The Chancellor, Rishi Sunak last week announced that the City should get ready for “Big Bang 2.0”. This reference by the Chancellor is his prelude to his vision of the de-regulation of the City. The Chancellor must be thinking about the original phase of de-regulation put in place by the Thatcher government.
If the City can replicate the original Big Bang, London may be able to steal a march on Europe with all of its clunky rules. This will mean a divergence between the City and the EU which will prevent the UK from trading into the EU because it is the EU who decides whether or not the UK rules are equivalent to those in the EU.
If I am right then we should have divergence sooner rather than later in order that the UK can find its own path whilst the EU is in a hiatus trying to consolidate its own position on financial services and not yet having the skill set to replicate London’s offering.

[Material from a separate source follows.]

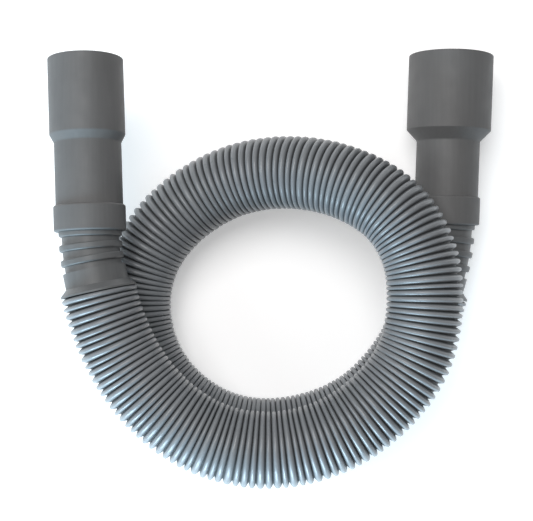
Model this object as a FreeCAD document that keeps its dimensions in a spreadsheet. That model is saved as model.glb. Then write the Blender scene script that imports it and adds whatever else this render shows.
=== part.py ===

I appreciate there is always going to be fall out to Paris, Frankfurt etc but in order for the City to remain the dominant force within Europe and the world, there is no time to waste. The UK has to ‘grab the bull by the horns’ within the current reviews on the ‘Independent Fintech Strategic Review’.
The original Big Bang made the UK a rival for New York and Big Bang 2.0 needs to ensure that the UK stays the dominant force throughout Europe and the world even if there is divergence rather than through equivalence.